Since I know that 5 seconds or more under the water is not a big problem for him (I mentioned before that we are diving together), I didn't immediately reached for him, but I rather left him in that situation for around 2 seconds (3 heart-beats). Enough for him to get really scared. Then I reached out, and pulled him into my arms.

He instantly started crying (not much though), and was holding me very tight. After 3 minutes he "forgot" and continued playing in the shalow water. However, he didn't forget the danger, and subsequently NEVER tried to go back in deep water again for the stay, allowing me to be more relaxed. Of course, I didn't loose him from sight, but I didn't have to stay in the water all the time with him, and I could relax on a lounge-seat next to the pool drinking something while watching him play in the shalow water.
... and later, this:
I have a friend that has been raised by his parents in terror of water (and basically everything else). I was shocked to see that he was literally terrified of entering in a 2-feet deep water (in the exact same spa) when he was 17 years old. I am not exagerating. Literally TERRIFIED TO GET INTO 2 FEET OF CLEAR WATER.
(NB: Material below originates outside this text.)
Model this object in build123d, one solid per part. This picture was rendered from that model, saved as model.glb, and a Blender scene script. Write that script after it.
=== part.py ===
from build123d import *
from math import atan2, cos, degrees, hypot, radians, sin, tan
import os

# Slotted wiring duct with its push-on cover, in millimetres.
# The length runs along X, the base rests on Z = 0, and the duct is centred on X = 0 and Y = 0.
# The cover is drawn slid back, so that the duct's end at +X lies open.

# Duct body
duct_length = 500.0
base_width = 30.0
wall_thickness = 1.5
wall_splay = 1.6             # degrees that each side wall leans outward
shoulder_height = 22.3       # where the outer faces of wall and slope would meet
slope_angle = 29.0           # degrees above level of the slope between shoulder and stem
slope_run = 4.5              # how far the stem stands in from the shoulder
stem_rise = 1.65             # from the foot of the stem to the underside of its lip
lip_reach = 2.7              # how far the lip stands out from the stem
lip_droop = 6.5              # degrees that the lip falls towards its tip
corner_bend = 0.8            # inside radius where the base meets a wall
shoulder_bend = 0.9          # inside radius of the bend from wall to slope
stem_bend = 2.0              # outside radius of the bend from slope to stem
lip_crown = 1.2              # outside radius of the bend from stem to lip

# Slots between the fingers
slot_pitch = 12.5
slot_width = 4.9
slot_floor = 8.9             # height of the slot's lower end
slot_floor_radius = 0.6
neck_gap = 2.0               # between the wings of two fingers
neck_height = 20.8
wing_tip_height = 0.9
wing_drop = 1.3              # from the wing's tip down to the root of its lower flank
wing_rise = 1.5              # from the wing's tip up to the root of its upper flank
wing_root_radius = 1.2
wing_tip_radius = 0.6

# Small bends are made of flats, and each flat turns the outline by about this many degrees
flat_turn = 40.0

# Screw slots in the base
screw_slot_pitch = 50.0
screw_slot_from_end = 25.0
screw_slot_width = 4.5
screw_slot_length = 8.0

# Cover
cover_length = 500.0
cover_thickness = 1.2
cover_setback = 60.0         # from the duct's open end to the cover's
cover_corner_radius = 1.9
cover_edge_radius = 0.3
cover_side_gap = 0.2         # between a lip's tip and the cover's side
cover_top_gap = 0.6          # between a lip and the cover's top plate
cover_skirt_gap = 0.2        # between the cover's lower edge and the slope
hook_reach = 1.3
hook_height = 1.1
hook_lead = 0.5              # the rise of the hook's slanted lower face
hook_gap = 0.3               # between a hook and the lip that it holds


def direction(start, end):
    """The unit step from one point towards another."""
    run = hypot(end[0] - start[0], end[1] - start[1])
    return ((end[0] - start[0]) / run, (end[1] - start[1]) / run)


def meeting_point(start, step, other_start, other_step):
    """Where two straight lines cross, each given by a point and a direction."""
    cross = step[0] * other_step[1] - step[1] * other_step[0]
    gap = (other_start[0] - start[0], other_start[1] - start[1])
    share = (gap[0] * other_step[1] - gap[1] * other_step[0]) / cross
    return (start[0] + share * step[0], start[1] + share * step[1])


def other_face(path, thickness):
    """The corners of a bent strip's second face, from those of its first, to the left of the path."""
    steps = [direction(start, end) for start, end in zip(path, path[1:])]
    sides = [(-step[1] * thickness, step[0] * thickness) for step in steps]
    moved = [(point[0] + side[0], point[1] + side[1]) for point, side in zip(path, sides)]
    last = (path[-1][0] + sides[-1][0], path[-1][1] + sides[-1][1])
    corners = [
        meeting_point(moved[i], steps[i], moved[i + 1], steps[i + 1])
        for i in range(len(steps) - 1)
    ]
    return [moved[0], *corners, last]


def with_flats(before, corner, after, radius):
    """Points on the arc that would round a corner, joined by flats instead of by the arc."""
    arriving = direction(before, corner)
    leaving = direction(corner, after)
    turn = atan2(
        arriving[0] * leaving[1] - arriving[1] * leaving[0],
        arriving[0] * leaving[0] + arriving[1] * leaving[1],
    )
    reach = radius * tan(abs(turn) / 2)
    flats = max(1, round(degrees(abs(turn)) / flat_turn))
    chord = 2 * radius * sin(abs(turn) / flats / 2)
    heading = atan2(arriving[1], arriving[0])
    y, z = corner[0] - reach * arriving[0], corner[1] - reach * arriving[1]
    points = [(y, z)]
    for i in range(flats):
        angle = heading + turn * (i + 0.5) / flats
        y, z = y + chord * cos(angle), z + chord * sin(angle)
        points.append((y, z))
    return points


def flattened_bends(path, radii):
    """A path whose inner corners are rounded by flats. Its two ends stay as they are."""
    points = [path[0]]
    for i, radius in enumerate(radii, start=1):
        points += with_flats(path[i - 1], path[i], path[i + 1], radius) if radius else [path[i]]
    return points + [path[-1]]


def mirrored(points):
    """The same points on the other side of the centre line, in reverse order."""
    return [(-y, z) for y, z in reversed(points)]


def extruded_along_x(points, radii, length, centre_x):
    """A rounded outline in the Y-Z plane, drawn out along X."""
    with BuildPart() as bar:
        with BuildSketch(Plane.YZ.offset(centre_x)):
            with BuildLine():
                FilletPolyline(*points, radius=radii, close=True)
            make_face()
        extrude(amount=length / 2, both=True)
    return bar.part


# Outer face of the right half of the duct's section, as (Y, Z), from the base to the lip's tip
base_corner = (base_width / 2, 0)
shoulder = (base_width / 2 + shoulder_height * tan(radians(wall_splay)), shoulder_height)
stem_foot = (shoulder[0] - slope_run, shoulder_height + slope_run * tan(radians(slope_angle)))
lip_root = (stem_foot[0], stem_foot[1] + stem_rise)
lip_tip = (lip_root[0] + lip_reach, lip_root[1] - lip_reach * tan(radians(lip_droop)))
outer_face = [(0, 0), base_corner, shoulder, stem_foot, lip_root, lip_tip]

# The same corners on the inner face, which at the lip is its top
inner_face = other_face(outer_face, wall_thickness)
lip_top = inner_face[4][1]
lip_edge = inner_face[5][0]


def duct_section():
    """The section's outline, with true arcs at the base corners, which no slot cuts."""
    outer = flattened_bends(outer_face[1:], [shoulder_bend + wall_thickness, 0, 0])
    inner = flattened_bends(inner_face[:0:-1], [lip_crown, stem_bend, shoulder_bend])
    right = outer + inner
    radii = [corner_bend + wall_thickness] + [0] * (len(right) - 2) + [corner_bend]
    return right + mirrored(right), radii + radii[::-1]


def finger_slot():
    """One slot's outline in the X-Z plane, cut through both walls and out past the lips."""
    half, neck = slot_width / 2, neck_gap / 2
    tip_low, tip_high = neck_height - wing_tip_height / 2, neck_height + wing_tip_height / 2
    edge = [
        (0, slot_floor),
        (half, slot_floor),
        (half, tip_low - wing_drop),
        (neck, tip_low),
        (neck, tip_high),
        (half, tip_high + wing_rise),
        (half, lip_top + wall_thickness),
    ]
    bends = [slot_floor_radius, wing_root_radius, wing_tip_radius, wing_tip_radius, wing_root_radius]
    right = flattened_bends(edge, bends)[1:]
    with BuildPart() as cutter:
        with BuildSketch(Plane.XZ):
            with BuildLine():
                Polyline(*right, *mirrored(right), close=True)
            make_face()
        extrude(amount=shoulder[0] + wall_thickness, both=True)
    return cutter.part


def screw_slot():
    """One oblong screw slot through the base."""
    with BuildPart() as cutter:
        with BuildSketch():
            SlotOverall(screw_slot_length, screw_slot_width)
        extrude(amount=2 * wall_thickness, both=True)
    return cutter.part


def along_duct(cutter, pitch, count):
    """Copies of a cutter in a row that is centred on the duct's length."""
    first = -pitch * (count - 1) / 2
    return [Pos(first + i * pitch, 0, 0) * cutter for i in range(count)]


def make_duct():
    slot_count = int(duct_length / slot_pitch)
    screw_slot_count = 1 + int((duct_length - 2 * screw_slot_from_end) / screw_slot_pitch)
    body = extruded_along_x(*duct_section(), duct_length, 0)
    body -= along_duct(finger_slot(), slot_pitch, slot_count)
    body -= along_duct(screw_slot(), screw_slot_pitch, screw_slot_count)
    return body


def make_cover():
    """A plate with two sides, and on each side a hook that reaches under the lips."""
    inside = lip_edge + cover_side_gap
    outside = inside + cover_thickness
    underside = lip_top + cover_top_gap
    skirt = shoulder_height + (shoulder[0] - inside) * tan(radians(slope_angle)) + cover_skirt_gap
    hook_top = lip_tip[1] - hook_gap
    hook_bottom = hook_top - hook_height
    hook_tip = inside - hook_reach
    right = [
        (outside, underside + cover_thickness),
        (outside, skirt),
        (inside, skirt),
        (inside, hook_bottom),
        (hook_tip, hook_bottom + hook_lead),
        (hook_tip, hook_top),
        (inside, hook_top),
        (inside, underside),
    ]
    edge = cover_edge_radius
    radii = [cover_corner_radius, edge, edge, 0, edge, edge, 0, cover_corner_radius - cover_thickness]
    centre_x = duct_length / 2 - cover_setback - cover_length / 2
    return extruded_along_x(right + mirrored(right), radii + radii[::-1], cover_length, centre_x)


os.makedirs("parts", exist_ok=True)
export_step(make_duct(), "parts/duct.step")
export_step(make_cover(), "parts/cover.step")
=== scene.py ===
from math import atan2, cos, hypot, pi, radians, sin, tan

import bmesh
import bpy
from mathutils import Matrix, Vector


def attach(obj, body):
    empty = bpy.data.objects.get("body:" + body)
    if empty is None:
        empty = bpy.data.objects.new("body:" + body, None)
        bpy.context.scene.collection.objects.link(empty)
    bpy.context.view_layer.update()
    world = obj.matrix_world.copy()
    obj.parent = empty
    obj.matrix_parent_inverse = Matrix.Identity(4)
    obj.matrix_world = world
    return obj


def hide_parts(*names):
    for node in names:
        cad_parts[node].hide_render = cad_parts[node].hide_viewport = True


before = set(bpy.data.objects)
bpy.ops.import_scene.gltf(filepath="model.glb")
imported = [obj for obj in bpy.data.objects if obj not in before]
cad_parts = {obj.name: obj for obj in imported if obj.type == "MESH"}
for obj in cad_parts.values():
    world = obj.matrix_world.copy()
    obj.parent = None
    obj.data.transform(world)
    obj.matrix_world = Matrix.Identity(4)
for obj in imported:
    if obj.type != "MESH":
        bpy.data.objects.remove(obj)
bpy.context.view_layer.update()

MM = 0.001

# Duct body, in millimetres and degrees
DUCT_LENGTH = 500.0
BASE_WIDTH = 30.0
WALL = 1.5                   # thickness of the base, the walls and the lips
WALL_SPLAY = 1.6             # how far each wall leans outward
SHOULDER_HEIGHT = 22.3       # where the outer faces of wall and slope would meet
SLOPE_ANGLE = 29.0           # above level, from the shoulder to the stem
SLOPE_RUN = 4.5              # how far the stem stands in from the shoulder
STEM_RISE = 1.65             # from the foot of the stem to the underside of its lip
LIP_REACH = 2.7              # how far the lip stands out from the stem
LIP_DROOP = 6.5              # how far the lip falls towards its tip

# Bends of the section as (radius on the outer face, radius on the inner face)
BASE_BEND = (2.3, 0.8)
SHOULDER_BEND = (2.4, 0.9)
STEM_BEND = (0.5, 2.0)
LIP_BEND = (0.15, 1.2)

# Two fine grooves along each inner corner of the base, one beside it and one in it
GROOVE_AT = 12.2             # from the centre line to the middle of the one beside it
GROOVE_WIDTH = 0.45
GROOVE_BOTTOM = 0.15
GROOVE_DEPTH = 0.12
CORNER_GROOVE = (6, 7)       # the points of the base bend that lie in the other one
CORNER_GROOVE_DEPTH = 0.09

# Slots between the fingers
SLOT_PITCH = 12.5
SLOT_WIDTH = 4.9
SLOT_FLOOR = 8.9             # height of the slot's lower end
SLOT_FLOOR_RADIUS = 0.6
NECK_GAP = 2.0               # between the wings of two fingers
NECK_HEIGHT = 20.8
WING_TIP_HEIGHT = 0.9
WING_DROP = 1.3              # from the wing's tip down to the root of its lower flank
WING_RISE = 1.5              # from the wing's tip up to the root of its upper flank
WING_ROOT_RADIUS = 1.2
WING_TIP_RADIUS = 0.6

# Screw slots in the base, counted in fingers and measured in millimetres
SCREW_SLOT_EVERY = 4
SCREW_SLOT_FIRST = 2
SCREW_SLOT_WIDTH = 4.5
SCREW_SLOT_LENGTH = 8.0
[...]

I have another friend that buys airplane tickets only for flights served by certain AIRPLANE MODELS (not airliners), because he checked the crash statistics. I mean he would spend 1000 euros (I live in Europe) for a flight that can be bought for 300 euros in another day (same flight) because he is afraid of dying. I can only imagine the fear he must always have when flying. And he's not necessarily afraid of flying. He's affraid of dying.

In both these cases it was a fear induced by their parents. I mean come on!!! They are so affraid of dying, that they don't live. That is not a life I want my children to have. No matter what might happen.
There are also parents advocating stuff that seems overprotective to me, but finding the right level of protectivness is far from obvious.